Sus eminentes discípulos directos, Félix Varela, José Antonio Saco y José de la Luz, se encargarían durante el siglo xix de continuar y enriquecer de modo consecuente la línea del electivismo trazada por su maestro de Filosofía, y contribuirían de manera definitiva a profundizar la reforma educativa que Caballero había iniciado.

Martí fue también su discípulo, pero indirecto, a través de José de la Luz, quien había sido maestro de Mendive, de modo que Martí sería heredero indiscutible de los elementos aportados por esa rica tradición filosófica y ética que va desde Caballero hasta de la Luz, los cuales aparecen de manera enriquecida en la filosofía martiana, y especialmente en su ética, que constituye la expresión concentrada de su cosmovisión integral. Heredero, además, de la tradición filosófica universal y de los aportes de sus figuras paradigmáticas, entre las cuales destaca en sus apuntes filosóficos a Heráclito, Empédocles, Sócrates, Platón, Aristóteles, Bacon, Descartes, Leibniz, Condillac, Kant, Hegel y muchos otros, Martí supo beber en la obra de los clásicos de la filosofía y asimilar con criterio propio y espíritu electivista sus más destacados aportes, a la vez que supo señalar sus limitaciones fundamentales.

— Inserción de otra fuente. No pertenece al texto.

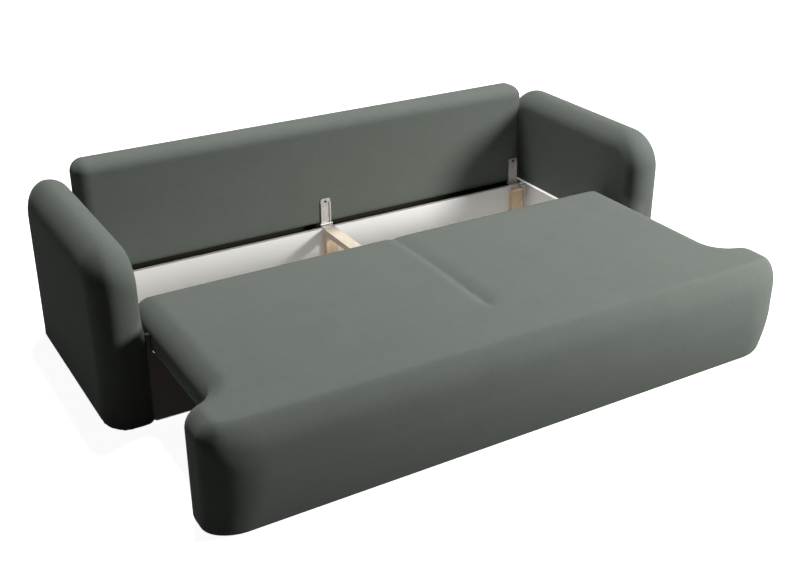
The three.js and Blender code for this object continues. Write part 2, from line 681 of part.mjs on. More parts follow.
function backSlice(x) {
  const inset = roundDrop(Math.abs(x) - (BACK_HALF - BACK_ROUND), BACK_ROUND);
  const bounds = {
    front: BACK_FACE + inset,
    rear: BACK_REAR - inset,
    bottom: BACK_BOTTOM + Math.min(inset, BACK_BOTTOM_ROUND),
    top: BACK_TOP - inset,
  };
  const edge = Math.max(BACK_ROUND - inset, EDGE_EASE);
  const foot = Math.max(BACK_BOTTOM_ROUND - inset, EDGE_EASE);
  const rounds = { rearBottom: foot, rearTop: edge, frontTop: edge, frontBottom: foot };
  return slice(x, bounds, rounds, BACK_TOP_STEPS, BACK_SIDE_STEPS);
}

// The faces swell between the edges, above the hinge leaves
function swellBack(point) {
  const side = 1 - (point.x / BACK_HALF) ** 4;
  const lowest = BACK_BOTTOM + BACK_BOTTOM_ROUND;
  const height = THREE.MathUtils.clamp((point.z - lowest) / (BACK_TOP - BACK_ROUND - lowest), 0, 1);
  const rise = Math.sin(height * Math.PI) * Math.max(side, 0);
  const middle = (BACK_FACE + BACK_REAR) / 2;
  point.y += point.y < middle ? -BACK_FRONT_CROWN * rise : BACK_REAR_CROWN * rise;
}

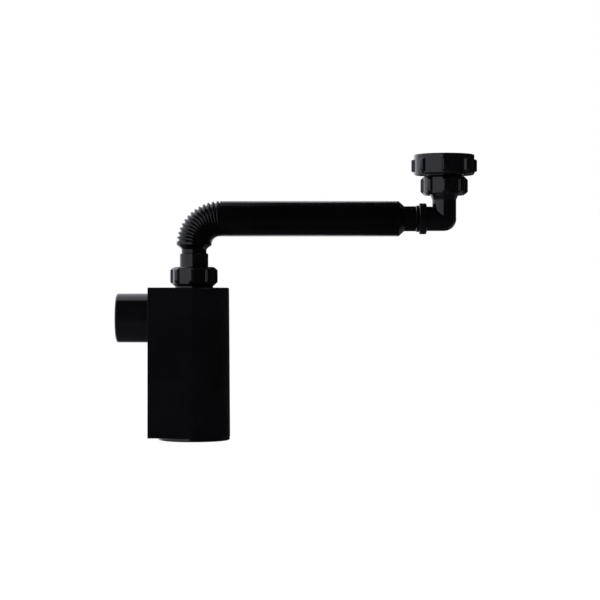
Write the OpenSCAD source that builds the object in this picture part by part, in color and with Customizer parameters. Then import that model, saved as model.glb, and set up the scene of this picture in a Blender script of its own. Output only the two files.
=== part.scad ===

En la segunda mitad del siglo xix, cuando en Cuba y en América Latina la filosofía positivista, con su crítica a la metafísica, resultaba lo suficientemente atractiva y novedosa como para imperar casi por completo en nuestro continente, Martí asume y reivindica el electivismo cubano, enarbolándolo frente a la filosofía de Comte y Spencer, y advirtiendo sobre los peligros que el positivismo entrañaba como postura filosófica preponderante en América.